You worship what you do not know;
we worship what we do know:

for salvation comes from the Jews.
But the hour will come
– in fact it is here already –
when true worshippers will worship the Father in spirit and truth:

that is the kind of worshipper the Father wants.

God is spirit, and those who worship
must worship in spirit and truth.’

The woman said to him, ‘I know that Messiah – that is, Christ – is coming; and when he comes he will tell us everything.’

‘I who am speaking to you,’ said Jesus ‘I am he.’

At this point his disciples returned, and were surprised to find him speaking to a woman, though none of them asked, ‘What do you want from her?’ or, ‘Why are you talking to her?’

The woman put down her water jar and hurried back to the town to tell the people. ‘Come and see a man who has told me everything I ever did; I wonder if he is the Christ?’ This brought people out of the town and they started walking towards him.

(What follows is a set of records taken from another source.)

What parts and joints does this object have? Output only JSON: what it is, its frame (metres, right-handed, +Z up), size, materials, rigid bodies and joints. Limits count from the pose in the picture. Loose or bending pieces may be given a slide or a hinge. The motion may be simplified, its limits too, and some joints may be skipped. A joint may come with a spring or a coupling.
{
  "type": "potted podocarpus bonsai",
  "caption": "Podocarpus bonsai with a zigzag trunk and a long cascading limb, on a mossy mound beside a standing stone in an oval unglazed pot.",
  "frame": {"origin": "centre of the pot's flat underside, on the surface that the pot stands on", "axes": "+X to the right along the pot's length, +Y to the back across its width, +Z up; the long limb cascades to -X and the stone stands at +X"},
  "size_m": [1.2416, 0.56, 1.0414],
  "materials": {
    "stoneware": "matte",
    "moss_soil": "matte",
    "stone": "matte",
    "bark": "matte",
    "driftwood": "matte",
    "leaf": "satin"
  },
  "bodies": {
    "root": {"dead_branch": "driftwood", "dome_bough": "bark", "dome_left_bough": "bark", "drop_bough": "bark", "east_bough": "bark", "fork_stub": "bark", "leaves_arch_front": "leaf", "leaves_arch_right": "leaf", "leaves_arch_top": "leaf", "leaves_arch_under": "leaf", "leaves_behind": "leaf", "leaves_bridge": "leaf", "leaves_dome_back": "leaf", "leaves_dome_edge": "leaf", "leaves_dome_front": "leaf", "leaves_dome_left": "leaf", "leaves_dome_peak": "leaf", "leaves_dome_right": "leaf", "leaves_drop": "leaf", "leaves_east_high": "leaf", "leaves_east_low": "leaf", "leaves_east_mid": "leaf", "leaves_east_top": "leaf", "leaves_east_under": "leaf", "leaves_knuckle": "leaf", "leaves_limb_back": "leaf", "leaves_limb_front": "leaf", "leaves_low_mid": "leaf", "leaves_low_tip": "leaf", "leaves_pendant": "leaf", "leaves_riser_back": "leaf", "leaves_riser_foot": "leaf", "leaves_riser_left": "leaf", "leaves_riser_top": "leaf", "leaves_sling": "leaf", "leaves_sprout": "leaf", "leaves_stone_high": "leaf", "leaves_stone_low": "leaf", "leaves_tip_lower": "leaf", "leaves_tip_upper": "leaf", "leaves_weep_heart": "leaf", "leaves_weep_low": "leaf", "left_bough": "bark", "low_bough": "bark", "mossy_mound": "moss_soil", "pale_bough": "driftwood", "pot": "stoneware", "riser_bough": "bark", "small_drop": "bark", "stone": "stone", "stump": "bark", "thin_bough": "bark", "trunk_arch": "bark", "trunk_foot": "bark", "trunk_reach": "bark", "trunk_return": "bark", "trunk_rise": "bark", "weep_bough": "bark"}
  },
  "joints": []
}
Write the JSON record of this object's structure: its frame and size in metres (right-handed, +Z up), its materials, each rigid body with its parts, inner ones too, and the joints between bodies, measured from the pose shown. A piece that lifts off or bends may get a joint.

Meanwhile, the disciples were urging him, ‘Rabbi, do have something to eat; but he said, ‘I have food to eat that you do not know about.’ So the disciples asked one another, ‘Has someone been bringing him food?’

But Jesus said:

‘My food is to do the will of the one who sent me, and to complete his work.

Have you not got a saying:

Four months and then the harvest?

Well, I tell you:

Look around you, look at the fields;
already they are white, ready for harvest!
Already the reaper is being paid his wages,
already he is bringing in the grain for eternal life, and thus sower and reaper rejoice together.

For here the proverb holds good:

one sows, another reaps; I sent you to reap a harvest you had not worked for.

Others worked for it; and you have come into the rewards of their trouble.’

Many Samaritans of that town had believed in him on the strength of the woman’s testimony when she said, ‘He told me all I have ever done’, so, when the Samaritans came up to him, they begged him to stay with them. He stayed for two days, and when he spoke to them many more came to believe; and they said to the woman, ‘Now we no longer believe because of what you told us; we have heard him ourselves and we know that he really is the saviour of the world.’